Just how much such a program might cost is hard to say. Large, 5,000-tonne underground bulk samples have been collected in the North for roughly $20-million, and the cost in Saskatchewan would logically be much less than that, although ground conditions and the depth of the kimberlite might complicate matters. In any case, a large bulk sample seems certain to cost several millions of dollars, and it seems likely that Shore will have to come up with more cash in the coming months. Nevertheless, the company seems off to a good start.
The Star kimberlite, which now seems to have caught the notice of Mr. Menell and Mr. Steinmetz, has been Mr. MacNeill's main project since 1996, when the company poked its first holes into the large pipe.

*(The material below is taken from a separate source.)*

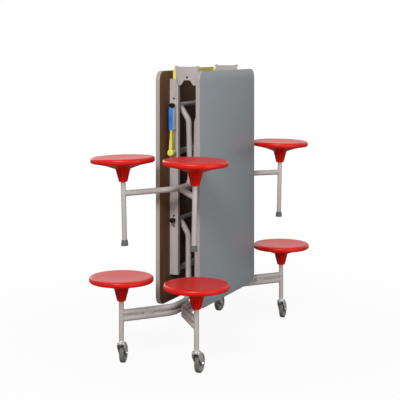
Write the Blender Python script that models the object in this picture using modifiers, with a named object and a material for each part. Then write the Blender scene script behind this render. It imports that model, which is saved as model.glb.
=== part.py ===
"""Mobile folding table with eight stools, modelled as it is stored.

The two half-tops hang upright from a centre hinge and face outwards.
Each half-top has two rails on its underside, and each pair of rails carries two stool frames:
a castor frame low down, which the folded table stands and rolls on, and a foot frame higher up.
An equaliser link in each half keeps its frames upright while the table opens and closes.

Metres, +Z up. The origin is on the floor at the centre.
X runs across the folded halves, which is along the table when it is open.
Y runs along the width of the top, with the release lever on the front, at -Y.
Every piece is drawn where it is with all joints straight, and the empties then turn the bodies.
A side is -1 for the left half and 1 for the right, and an end is -1 for the front and 1 for the rear.
"""

import math

import bmesh
import bpy
from mathutils import Matrix, Vector

# Gap between pieces that touch, how far a shape runs into another that it is welded to,
# and how far it stands back from that one's edges
GAP = 0.0003
OVERLAP = 0.001
SET_BACK = 0.0004

# Table top
TOP_WIDTH = 0.762
HALF_TOP_LENGTH = 1.218
CORE_THICKNESS = 0.0202
LAMINATE_THICKNESS = 0.0015
BAND_THICKNESS = 0.002
CORNER_RADIUS = 0.050
MEETING_GAP = 0.002
STORED_HALF_WIDTH = 0.125

# Where the stool frames turn
FLOOR_TO_PIVOT = 0.690
FRAME_SPACING = 0.605
PIVOT_TO_MEETING_EDGE = 0.1826
PIVOT_BELOW_TOP_FACE = 0.047
PIVOT_TO_SEAT = 0.243
LEFT_LEAN = math.radians(1.6)
RIGHT_LEAN = math.radians(1.2)

# Stool frames
POST_OUTREACH = 0.130
POST_REACH = 0.2203
POST_RADIUS = 0.0125
CROSS_TUBE_RADIUS = 0.0127
FRAME_TUBE_RADIUS = 0.015
DOWN_TUBE_INSET = 0.071
DOWN_TUBE_SLOPE = math.radians(31.7)
ARM_DROP = 0.427
ARM_INSET = 0.052
ARM_PITCH = 0.0315
FLARE_SLOPE = math.radians(38.7)
KNEE_BEND_RADIUS = 0.060
ELBOW_BEND_RADIUS = 0.050
FLARE_BEND_RADIUS = 0.120
BRIDGE_LENGTH = 0.050
BRIDGE_WIDTH = 0.022
BRIDGE_BITE = 0.008
BRIDGE_ALONG_SHARE = 0.50
POST_FOOT_DEPTH = 0.021

# Rails, braces and pivots
RAIL_SET_IN = 0.119
RAIL_WIDTH = 0.025
RAIL_DEPTH = 0.049
RAIL_WALL = 0.003
RAIL_TOP_BELOW_HINGE = 0.0096
RAIL_LENGTH = 1.033
RAIL_HOLE_RADIUS = 0.003
UPPER_HOLE_RISE = 0.035
LOWER_HOLE_RISE = 0.021
LOWER_HOLE_DROP = 0.034
FRAME_CLEARANCE = 0.0015
PIVOT_PIN_RADIUS = 0.006
PIN_CLEARANCE = 0.0004
BUSH_WALL = 0.0025
BUSH_REACH = 0.0035
BUSH_FLANGE_RADIUS = 0.016
BUSH_FLANGE_THICKNESS = 0.003
CAP_RADIUS = 0.012
CAP_REACH = 0.031
CAP_FLOOR = 0.0035
CAP_ROUND = 0.002
BRACE_HEIGHT = 0.030
BRACE_DEPTH = 0.020
BRACE_WALL = 0.0025
UPPER_BRACE_BELOW_PIVOT = 0.249
LOWER_BRACE_ABOVE_FOOT = 0.021

# Centre hinge
HINGE_HALF_SPAN = 0.036
HINGE_PIN_RADIUS = 0.005
HINGE_HEAD_RADIUS = 0.008
HINGE_HEAD_THICKNESS = 0.004
HINGE_LUG_RADIUS = 0.011
HINGE_LUG_FOOT = 0.024
PLATE_THICKNESS = 0.004
PLATE_CLEARANCE = 0.0005
PLATE_HALF_WIDTH = 0.0745
PLATE_HEIGHT = 0.1065
PLATE_DROP = 0.0446
PLATE_HOLE_RADIUS = 0.0035
PLATE_HOLE_DROP = 0.0016
SPREADER_RADIUS = 0.010
SPREADER_RISE = 0.0165

# Hinge plate outline, as shares of the plate's half width and height, with a share for each rounding
PLATE_OUTLINE_SHARES = (
    (0.60, 0.935, 0.02),
    (0.72, 0.960, 0.03),
    (0.81, 1.000, 0.03),
    (1.00, 0.925, 0.02),
    (0.97, 0.740, 0.08),
    (0.71, 0.600, 0.08),
    (0.71, 0.060, 0.12),
    (0.53, -0.010, 0.12),
    (0.32, 0.050, 0.05),
    (0.12, 0.262, 0.06),
)

# Equaliser links
LINK_OFFSET = 0.026
LINK_PLACE = 0.035
LINK_HALF_WIDTH = 0.008
LINK_THICKNESS = 0.005
LINK_PIN_RADIUS = 0.004
LINK_PIN_CLEARANCE = 0.0009
LINK_HEAD_RADIUS = 0.0065
LINK_HEAD_THICKNESS = 0.002
LINK_SIDE_CLEARANCE = 0.0005
LINK_LUG_THICKNESS = 0.010
LINK_LUG_MARGIN = 0.003
CRANK_THICKNESS = 0.0045
CRANK_CLEARANCE = 0.001
CRANK_MARGIN = 0.0033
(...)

That was near the peak of the first Fort a la Corne promotion, and the activity carried Shore's stock to a peak of $1.50 that spring. The drill results were intriguing, but nothing particularly special, and interest in Shore and Star soon dried up along with the rest of the resource sector. That abruptly changed early in 2000, when Mr. Challis and Shore successfully revived the Star project, and its promotion. The latter was quite successful, as Shore's shares soared to a new peak, hitting the $2 mark in March, as the first diamond counts from the 2000 drill program drifted in.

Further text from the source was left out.